What you are asked to do
Write out the whole listing word for word.

Data block
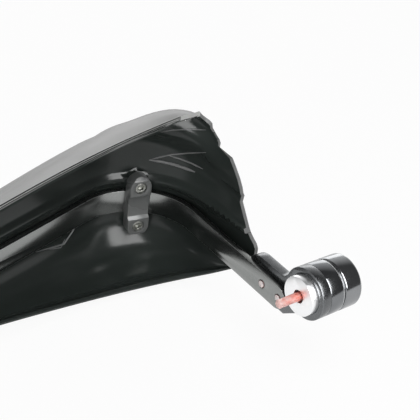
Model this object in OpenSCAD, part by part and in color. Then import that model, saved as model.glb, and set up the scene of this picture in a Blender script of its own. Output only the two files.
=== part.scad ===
// Motorcycle hand guard for the right-hand end of a handlebar.
// X points outboard along the handlebar, Y forward, Z up, in millimetres.
// The origin is on the handlebar's axis at the seat of the bar-end spacer.

/* [Bar-end weight] */
// Diameter of the eye and of both weight sections
weight_d = 36; // [32:1:40]
// Distance from the eye's inboard face to the groove
inner_len = 18.6; // [15:0.2:24]
// Length of the outer weight section
outer_len = 15.4; // [10:0.2:24]
// Rounding of the outer end
end_round = 2.4; // [0.5:0.1:3]
// Width of the bright chamfer on each side of the groove
groove_chamfer = 0.8; // [0.4:0.1:1.5]
// Depth of the groove between the sections
groove_depth = 1.2; // [0.6:0.1:2]
// Width of the groove between the sections
groove_w = 1.1; // [0.8:0.1:2]

/* [Spacer and bolt] */
// Outer diameter of the silver spacer
spacer_d = 27; // [24:0.5:30]
// Length of spacer that stands out of the eye
spacer_out = 5.5; // [3:0.5:9]
// Depth that the spacer is let into the eye
spacer_in = 3; // [2:0.5:4]
// Bore of the spacer
spacer_bore = 9; // [7:0.25:11]
// Thread diameter of the bar-end bolt
bolt_d = 6; // [5:0.5:8]
// Length of bolt that stands out past the spacer
bolt_out = 17; // [10:1:25]
// Diameter of the bolt's plain shank
shank_d = 5.35; // [4.5:0.05:7]

/* [Arm] */
// Thickness of the eye and the arm
arm_t = 7; // [6:0.5:9]
// Height of the arm
arm_h = 27.4; // [24:0.2:32]
// Reach of the arm forward of the handlebar's axis
arm_reach = 57; // [50:1:60]
// Radius of the hollow between the eye and the arm
arm_fillet = 7; // [4:0.5:12]
// Distance of the rear arm screw forward of the axis
screw_rear_y = 19; // [18:0.5:21]
// Distance between the two arm screws
screw_pitch = 17.2; // [15:0.2:20]
// Thread diameter of the arm screws
arm_screw_d = 6; // [5:0.5:6]

/* [Bar] */
// Width of the flat bar
bar_w = 18; // [16:1:20]
// Thickness of the flat bar
bar_t = 4; // [3:0.5:5]
// Distance of the bar's mid-plane below the handlebar's axis
bar_drop = 15.6; // [14:0.2:17]
// Distance of the bar's outboard end forward of the axis
bar_tail = 12.5; // [11:0.5:14]
// Forward end of the bar's straight tab, where the bend begins
tab_y = 118; // [110:1:124]
// Radius of the bend on the bar's inner face
bend_r = 46; // [40:1:52]
// Angle of the bend
bend_angle = 107; // [100:1:112]
// Length of the straight run after the bend
run_len = 160; // [150:1:170]
// Diameter of the hole in the inboard end
end_hole_d = 8.4; // [6:0.2:9]
// Distance of that hole from the inboard end
end_hole_in = 10; // [8:0.5:14]

/* [Bridge clamp] */
// Place of the clamp along the bend, as an angle from the outboard side
clamp_angle = 59; // [50:1:75]
// Length of the clamp across the bar
clamp_len = 50; // [46:1:54]
// Width of the clamp along the bar
clamp_w = 16; // [14:0.5:20]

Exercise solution
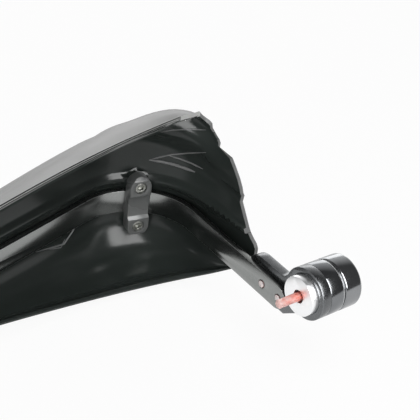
Model this object in OpenSCAD, part by part and in color. Then import that model, saved as model.glb, and set up the scene of this picture in a Blender script of its own. Output only the two files.
=== part.scad ===
// Motorcycle hand guard for the right-hand end of a handlebar.
// X points outboard along the handlebar, Y forward, Z up, in millimetres.
// The origin is on the handlebar's axis at the seat of the bar-end spacer.

/* [Bar-end weight] */
// Diameter of the eye and of both weight sections
weight_d = 36; // [32:1:40]
// Distance from the eye's inboard face to the groove
inner_len = 18.6; // [15:0.2:24]
// Length of the outer weight section
outer_len = 15.4; // [10:0.2:24]
// Rounding of the outer end
end_round = 2.4; // [0.5:0.1:3]
// Width of the bright chamfer on each side of the groove
groove_chamfer = 0.8; // [0.4:0.1:1.5]
// Depth of the groove between the sections
groove_depth = 1.2; // [0.6:0.1:2]
// Width of the groove between the sections
groove_w = 1.1; // [0.8:0.1:2]

/* [Spacer and bolt] */
// Outer diameter of the silver spacer
spacer_d = 27; // [24:0.5:30]
// Length of spacer that stands out of the eye
spacer_out = 5.5; // [3:0.5:9]
// Depth that the spacer is let into the eye
spacer_in = 3; // [2:0.5:4]
// Bore of the spacer
spacer_bore = 9; // [7:0.25:11]
// Thread diameter of the bar-end bolt
bolt_d = 6; // [5:0.5:8]
// Length of bolt that stands out past the spacer
bolt_out = 17; // [10:1:25]
// Diameter of the bolt's plain shank
shank_d = 5.35; // [4.5:0.05:7]

/* [Arm] */
// Thickness of the eye and the arm
arm_t = 7; // [6:0.5:9]
// Height of the arm
arm_h = 27.4; // [24:0.2:32]
// Reach of the arm forward of the handlebar's axis
arm_reach = 57; // [50:1:60]
// Radius of the hollow between the eye and the arm
arm_fillet = 7; // [4:0.5:12]
// Distance of the rear arm screw forward of the axis
screw_rear_y = 19; // [18:0.5:21]
// Distance between the two arm screws
screw_pitch = 17.2; // [15:0.2:20]
// Thread diameter of the arm screws
arm_screw_d = 6; // [5:0.5:6]

/* [Bar] */
// Width of the flat bar
bar_w = 18; // [16:1:20]
// Thickness of the flat bar
bar_t = 4; // [3:0.5:5]
// Distance of the bar's mid-plane below the handlebar's axis
bar_drop = 15.6; // [14:0.2:17]
// Distance of the bar's outboard end forward of the axis
bar_tail = 12.5; // [11:0.5:14]
// Forward end of the bar's straight tab, where the bend begins
tab_y = 118; // [110:1:124]
// Radius of the bend on the bar's inner face
bend_r = 46; // [40:1:52]
// Angle of the bend
bend_angle = 107; // [100:1:112]
// Length of the straight run after the bend
run_len = 160; // [150:1:170]
// Diameter of the hole in the inboard end
end_hole_d = 8.4; // [6:0.2:9]
// Distance of that hole from the inboard end
end_hole_in = 10; // [8:0.5:14]

/* [Bridge clamp] */
// Place of the clamp along the bend, as an angle from the outboard side
clamp_angle = 59; // [50:1:75]
// Length of the clamp across the bar
clamp_len = 50; // [46:1:54]
// Width of the clamp along the bar
clamp_w = 16; // [14:0.5:20]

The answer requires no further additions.